Saturday, January 25, 2014

Felt trapped and not belonging.



Assalamualaikum dan salam sejahtera…

Ada org kata jgn jadi pengkhianat bangsa dgn mengagungkan bahasa luar. But today, who cares. Ada beza antara dengki dan cemburu. Ada beza juga sabar dan juga ujian yg lebih drpd kemampuan.

When you felt so annoyed and needs to be out from an environment that felts like it could kill you… what would u do. Stay or run? Even, let say if it was when you were with those who you call family. Your own family even? Ok, this is just the saying. I mean sometimes we always felt the un belonging. Or at least that’s how I do all the time. Anywhere. The feelings of you not being good enough. All the time. 

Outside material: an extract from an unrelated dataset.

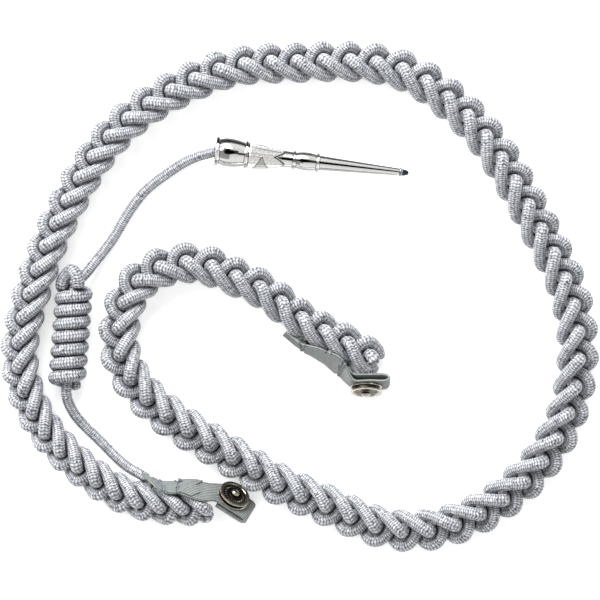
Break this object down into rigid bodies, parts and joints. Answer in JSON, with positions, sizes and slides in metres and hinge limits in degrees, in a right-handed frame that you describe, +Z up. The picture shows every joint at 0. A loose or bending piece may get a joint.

Sometimes it was your own siblings. Sometimes it was your own mum. But then, it feels they could not get you. Impossible to understands you. I think nobody really understands me for that fact. The connection just wasn’t there. Even after you tried few times.

I don’t even know why, lately I felt do trapped. With everything. As if my life have been decided for me. Taken away from me so quickly. Lost in the world of the unknown. Rasa lemas. Rimas.
X tau lah apa yg aku rasa x kena lagi skrg ni. Kinda hope all be over soon. Pain. Hurt. Sakit. Seriously. What is in the hell was wrong with me?